Newcomers often ask: if Litecoin is a Bitcoin fork, why would anyone use it? The answer is specialization. Bitcoin is positioning itself as digital gold — a high-value settlement layer. Litecoin aims for the everyday payments lane.

Think of Bitcoin as a freight train: secure, slow, expensive, perfect for moving massive value. Litecoin is the express bus: cheaper, faster, more practical for daily commuters. Both run on the same philosophical rails of decentralization, but they serve different on-ramps.

Adoption and Ecosystem

Litecoin enjoys broad support across the crypto ecosystem. It's listed on virtually every major exchange, integrated into hardware wallets like Ledger and Trezor, and accepted by a global network of merchants through payment processors such as BitPay and Coinbase Commerce. The Litecoin Foundation continues to push adoption via partnerships, mobile wallets, and charitable initiatives.

Why Litecoin Still Matters in 2024

Skeptics love to call Litecoin a relic. They couldn't be more wrong. In a market flooded with hype-driven memecoins and venture-funded Layer 1s, Litecoin's longevity, security, and liquidity are rare commodities. It has weathered every major crash — 2014, 2018, 2022 — and emerged stronger each time.

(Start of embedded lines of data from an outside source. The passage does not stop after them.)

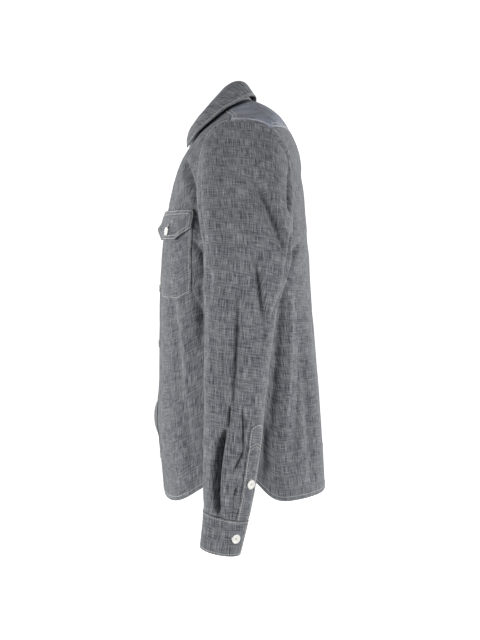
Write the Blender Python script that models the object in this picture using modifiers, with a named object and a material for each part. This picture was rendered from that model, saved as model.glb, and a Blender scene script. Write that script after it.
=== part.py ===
"""A chambray shirt jacket, filled out and hollow as it hangs on a wearer.

Metres, +Z up. The front faces -Y and the wearer's left arm is at +X. The origin lies midway
between the shoulders, level with the back of the neck seam.

Every body panel is a patch of one surface, read by two coordinates: turn is the angle round the
body, 0 at the centre front and a quarter turn at the wearer's left side, and run is the way from
the neck seam over the shoulder and down to the hem. Sleeves are read the same way by around and
down. Pieces that lie on a panel are that panel's points moved out.
"""
import math

import bmesh
import bpy
import numpy as np

GARMENT = "shirt_jacket"

# Walls and gaps
CLOTH = 0.0015          # wall of a body panel
TRIM = 0.0012           # wall of a band, pocket, flap or gauntlet
SEAM = 0.0003           # gap between two pieces that are sewn edge to edge
LAID = 0.0005           # gap under a piece that lies on a panel
LAP = CLOTH + SEAM      # from the middle of one layer to the next at a lap

# Body
ROUNDING = 0.87         # power on sine and cosine: below 1 squares a section off
BODY_SECTION = ("name", "run", "half", "front_y", "side_y", "back_y",
                "front_z", "side_z", "back_z", "crest")
BODY_SECTIONS = (
    ("neck seam", 0.000, 0.068, -0.090, -0.018, 0.022, -0.086, -0.024, 0.000, 0.92),
    ("neck slope", 0.060, 0.121, -0.100, -0.002, 0.051, -0.112, -0.048, -0.016, 1.15),
    ("shoulder", 0.115, 0.172, -0.110, 0.000, 0.077, -0.140, -0.062, -0.042, 1.60),
    ("shoulder point", 0.155, 0.203, -0.117, 0.000, 0.092, -0.160, -0.077, -0.070, 2.00),
    ("upper armhole", 0.215, 0.208, -0.126, 0.002, 0.105, -0.193, -0.128, -0.105, 2.00),
    ("chest", 0.285, 0.205, -0.1345, 0.003, 0.114, -0.238, -0.195, -0.180, 2.00),
    ("underarm", 0.360, 0.199, -0.139, 0.003, 0.1215, -0.288, -0.270, -0.265, 2.00),
    ("midriff", 0.460, 0.193, -0.143, 0.003, 0.129, -0.370, -0.370, -0.370, 2.00),
    ("waist", 0.560, 0.190, -0.144, 0.003, 0.138, -0.470, -0.470, -0.470, 2.00),
    ("hip", 0.660, 0.194, -0.1465, 0.003, 0.146, -0.570, -0.570, -0.570, 2.00),
    ("hem line", 0.800, 0.200, -0.131, 0.003, 0.154, -0.710, -0.710, -0.710, 2.00),
)
HEM_FRONT = 0.787       # run of the shirt-tail hem at the centre front
HEM_BACK = 0.774
HEM_SIDE = 0.730
HEM_FRONT_POWER = 5.5   # power on the sine: how narrow the rise to the side seam is
HEM_BACK_POWER = 44
HEM_STARTS = 0.56       # run at which the rows begin to follow the hem

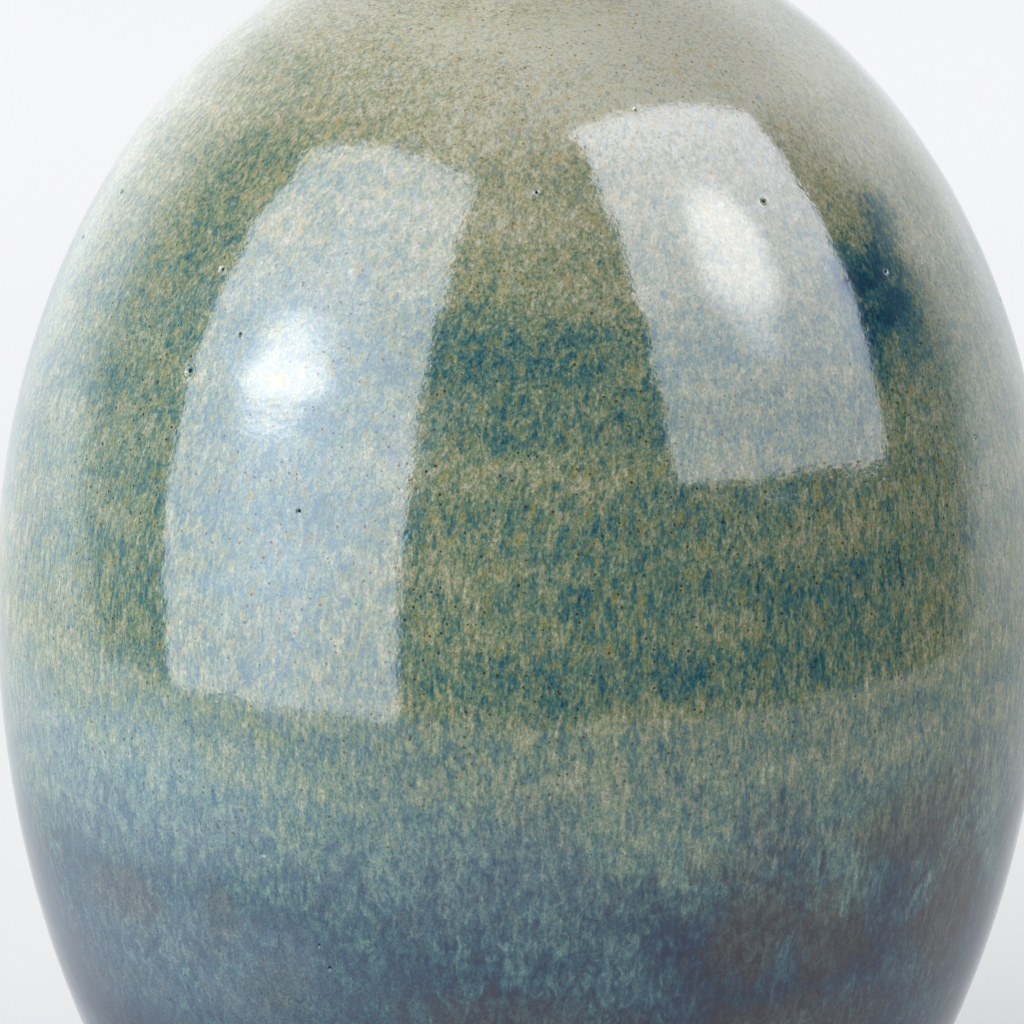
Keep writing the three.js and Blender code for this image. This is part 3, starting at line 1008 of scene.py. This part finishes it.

Recent upgrades like MimbleWimble Extension Blocks (MWEB) added optional privacy and improved fungibility, proving the network isn't resting on its laurels. Meanwhile, Litecoin's role as a testing ground for Bitcoin-adjacent technologies keeps it relevant to developers watching Bitcoin's roadmap.

The Investment Angle

Whether you're trading or HODLing, Litecoin offers something most altcoins cannot: survivability. With over a decade of uptime, a passionate community, and infrastructure that "just works," LTC remains a core portfolio asset for many crypto veterans. It's not the loudest coin in the room — but it might be one of the most reliable.

Key Takeaways

  • Litecoin is a peer-to-peer cryptocurrency launched in 2011 by Charlie Lee as a faster, cheaper alternative to Bitcoin.
  • It uses the Scrypt algorithm and processes blocks every ~2.5 minutes, making it ideal for everyday payments.
  • The max supply is 84 million LTC, offering predictable scarcity and miner-secured integrity.
  • Unlike most altcoins, Litecoin has stood the test of time, with deep liquidity, wide exchange support, and continuous protocol upgrades.
  • It's the "silver" to Bitcoin's gold — a practical, payments-focused digital asset that still punches above its weight.